Pourtant, quand les gens viennent chez moi pour la première fois, tout le monde craque pour Nestor! Pour un grand total de huit secondes… Mais comment ne pas craquer pour mon petit monsieur noir à motif de tuxedo, les pattes gantées de blanc, la posture noble, comme un petit majordome cinq secondes avant de recevoir une tarte à la crème en pleine figure?

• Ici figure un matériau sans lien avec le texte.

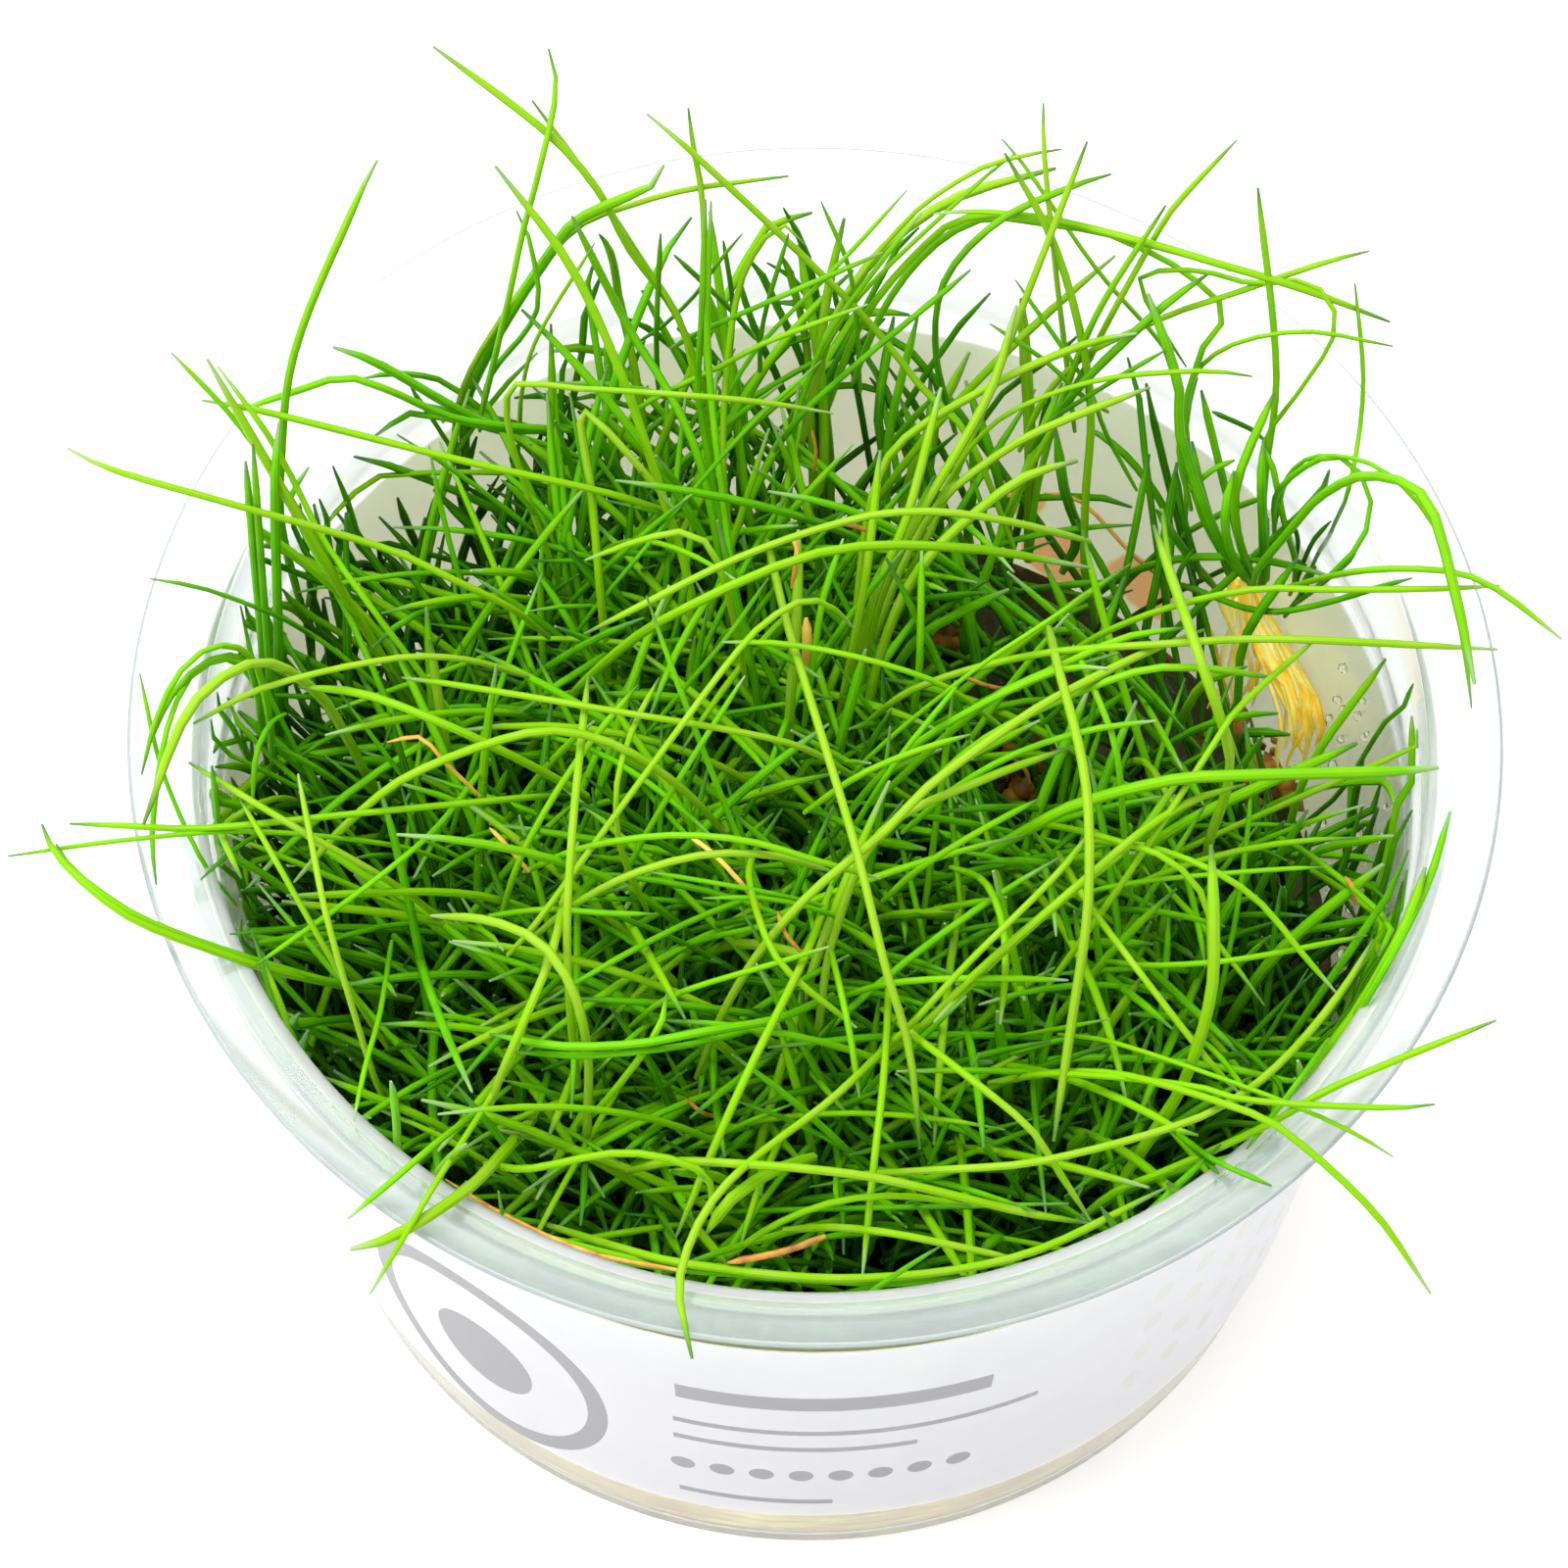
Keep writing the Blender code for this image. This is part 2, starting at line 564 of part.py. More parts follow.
def clear_route(crown, points, thicket):
    """Tries a blade's nearest faces and small shifts until the blade touches nothing."""
    heading = (points[0] - crown.middle).normalized()
    for choice in range(BUD_CHOICES):
        turn = 2.1 * choice
        aside = Vector((math.cos(turn), math.sin(turn), 0)) * (0.5 if choice else 0.0)
        bud = crown.bud_for(heading + aside)
        for nudge in nudges():
            route = crown.route_from(bud, [point + nudge for point in points], LONG_STEPS)
            if thicket.is_clear(route, crown):
                return bud, route
    return None, None


def grow_short_blades(crowns, thicket):
    """Fills each plantlet with shorter blades that lean and arch at random."""
    for crown in crowns:
        rng = crown.rng
        grown = 0
        for _ in range(TRIES_PER_BLADE):
            if grown == SHORT_BLADES_PER_TUFT:
                break
            turn = rng.uniform(0.0, 2.0 * math.pi)
            out = Vector((math.cos(turn), math.sin(turn), 0))
            height = rng.uniform(*rng.choice(SHORT_HEIGHTS))
            reach = height * rng.uniform(*SHORT_LEANS)
            side = Vector((-out.y, out.x, 0)) * rng.uniform(-SHORT_SIDE_SWAY, SHORT_SIDE_SWAY)
            bud = crown.bud_for((out + Vector((0, 0, rng.uniform(0.3, 1.6)))).normalized())
            if bud is None:
                break
            centre = crown.buds[bud][0] + Vector((0, 0, 3.0))
            bend = centre + out * (reach * 0.45) + Vector((0, 0, height * 0.66)) + side * 0.4
            tip = centre + out * reach + Vector((0, 0, height)) + side
            route = crown.route_from(bud, [bend, tip], SHORT_STEPS)
            if thicket.is_clear(route, crown) and not in_mouth_room(thicket.beads(route)):
                crown.grow(bud, route)
                thicket.keep(route, crown)
                grown += 1


def make_roots(material):
    """Roots hanging down the wall from the plantlet that leans there: a knot drawn out into strands."""
    bm = bmesh.new()
    rng = random.Random(SEED + 50)
    outward = Vector((WALL_CROWN_PLACE.x, WALL_CROWN_PLACE.y, 0)).normalized()
    across = Vector((-outward.y, outward.x, 0))
    knot = bmesh.ops.create_cube(bm, size=1.0)
    bmesh.ops.scale(bm, vec=ROOT_KNOT_SIZE, verts=knot["verts"])
    lengthwise = [e for e in bm.edges if abs((e.verts[0].co - e.verts[1].co).y) > 1.0]
    bmesh.ops.subdivide_edges(bm, edges=lengthwise, cuts=len(ROOT_STRANDS) * 2 - 2, use_grid_fill=True)
    turn = Vector((1, 0, 0)).rotation_difference(outward).to_matrix()
    bmesh.ops.rotate(bm, verts=bm.verts, cent=(0, 0, 0), matrix=turn)
    top = Vector((WALL_CROWN_PLACE.x, WALL_CROWN_PLACE.y, ROOT_TOP)) + outward * 0.6
    bmesh.ops.translate(bm, vec=top, verts=bm.verts)
    bmesh.ops.recalc_face_normals(bm, faces=bm.faces)
    lower = [f for f in bm.faces if f.normal.z < -0.9]
    lower.sort(key=lambda f: (f.calc_center_median() - top).dot(across))
    for face, (shift, lean, length) in zip(lower[::2], ROOT_STRANDS):
        centre = face.calc_center_median()
        for step in range(1, ROOT_STEPS + 1):
            share = step / ROOT_STEPS
            face = bmesh.ops.extrude_discrete_faces(bm, faces=[face])["faces"][0]
            height = centre.z - length * share
            spread = (shift - (centre - top).dot(across)) * share + lean * math.sin(5.0 * share)
            wall = inner_radius(height) - TOUCH_GAP - 0.9 - rng.uniform(0.0, 0.5)
            inward = (centre.x * outward.x + centre.y * outward.y)
            place = centre + across * spread + outward * min(0.0, wall - inward)
            place.z = height
            size = ROOT_RADIUS * (1.0 - 0.5 * share)
            middle = face.calc_center_median()
            for vert in face.verts:
                vert.co = place + (vert.co - middle).normalized() * size
                vert.co.z = height
    bmesh.ops.triangulate(bm, faces=bm.faces)
    return add_object("root_bundle", bm, material, smooth=False)


def main():
    """Builds the cup, the label, the gel, the roots and every plantlet."""
    clear_scene()
    clear_plastic = make_material("clear_plastic", (0.93, 0.95, 0.97), 0.05, transmission=1.0, ior=1.49)
    printed_film = make_material("printed_film", (0.86, 0.85, 0.88), 0.4)
    gel = make_material("gel", (0.34, 0.28, 0.13), 0.3)
    root = make_material("root", (0.80, 0.60, 0.16), 0.5)
    leaf = make_material("leaf", (0.14, 0.42, 0.02), 0.35)
    make_cup(clear_plastic)
    make_label(printed_film)
    make_gel(gel)
    make_roots(root)
    crowns = [Crown("tuft_%02d" % (i + 1), place, MOUND_RADIUS, MOUND_HEIGHT, SEED + 100 + i)
              for i, place in enumerate(crown_places())]
    wall_crown = Crown("wall_tuft", WALL_CROWN_PLACE, WALL_CROWN_RADIUS, WALL_CROWN_HEIGHT,
                       SEED + 200, fans=False)
    thicket = Thicket(crowns + [wall_crown])
    grow_long_blades(crowns, wall_crown, thicket)
    grow_short_blades(crowns, thicket)
    for crown in crowns + [wall_crown]:
        crown.raise_spikes(thicket)
    for crown in crowns + [wall_crown]:
        crown.build(leaf)
    print("blades and spikes:", len(thicket.spots))


main()
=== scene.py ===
"""Dwarf hairgrass in its clear cup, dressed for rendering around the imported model.

Shapes are written in millimetres and turned into metres by MM. Finishes and lights are written in metres
where their own text says so. The cup stands on its flat base at the origin, +Z is up and the photograph looks
from -Y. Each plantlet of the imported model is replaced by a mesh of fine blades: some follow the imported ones,
some were read off the photograph, and shorter and darker ones are grown between them.
"""
import logging
import math
from dataclasses import dataclass, field
from enum import Enum, IntEnum

import bmesh
import bpy
import numpy as np
from mathutils import Matrix, Vector


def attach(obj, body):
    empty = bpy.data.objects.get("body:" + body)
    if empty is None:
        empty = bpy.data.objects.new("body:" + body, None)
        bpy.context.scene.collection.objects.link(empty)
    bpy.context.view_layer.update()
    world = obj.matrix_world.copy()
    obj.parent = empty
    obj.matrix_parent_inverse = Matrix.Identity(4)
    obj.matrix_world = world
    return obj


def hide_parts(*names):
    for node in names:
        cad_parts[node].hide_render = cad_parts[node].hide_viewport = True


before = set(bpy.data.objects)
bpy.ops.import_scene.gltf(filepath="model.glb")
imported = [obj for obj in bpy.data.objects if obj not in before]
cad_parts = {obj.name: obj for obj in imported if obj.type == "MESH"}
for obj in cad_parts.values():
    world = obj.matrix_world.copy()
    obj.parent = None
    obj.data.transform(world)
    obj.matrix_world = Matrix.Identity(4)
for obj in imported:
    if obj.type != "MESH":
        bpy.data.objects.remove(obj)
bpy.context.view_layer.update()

MM = 0.001
BODY = "root"
log = logging.getLogger("hairgrass")

Socket = bpy.types.NodeSocket
Route = list[Vector]
Profile = list[tuple[float, float]]
Range = tuple[float, float]
Colour = tuple[float, float, float]
Stops = tuple[tuple[float, Colour], ...]

BLACK = (0.0, 0.0, 0.0)


# Small helpers for objects and shader nodes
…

Ensuite, inévitablement tout le monde finit par se rendre compte qu’il détale se cacher cinquante siècles quand on essaie de le toucher, qu’il mange du papier (ce salaud s’acharne spécialement sur mon courrier et je le suspecte de savoir quelles enveloppes contiennent des chèques pour mieux en faire de la neige de confettis), qu’il éventre systématiquement les sacs de litière pour le plaisir, qu’il chie dans mon lit comme une peinture de Jackson Pollock, qu’il passe des nuits entières à courir comme un mongol la queue “puffée” comme une moufette à réaction, qu’il fait tomber les cadres, qu’il hurle comme un fantôme de l’opéra à trois heures du matin, et règle générale, si le déjeuner n’est pas servi à six heures AM je peux m’attendre à l’OSM du bruit de griffes contre un miroir. Vous qui suivez mes aventures jusqu’à maintenant, êtes-vous vraiment surpris que même mon chat soit un cauchemar?

Mais je l’aime mon petit gremlin.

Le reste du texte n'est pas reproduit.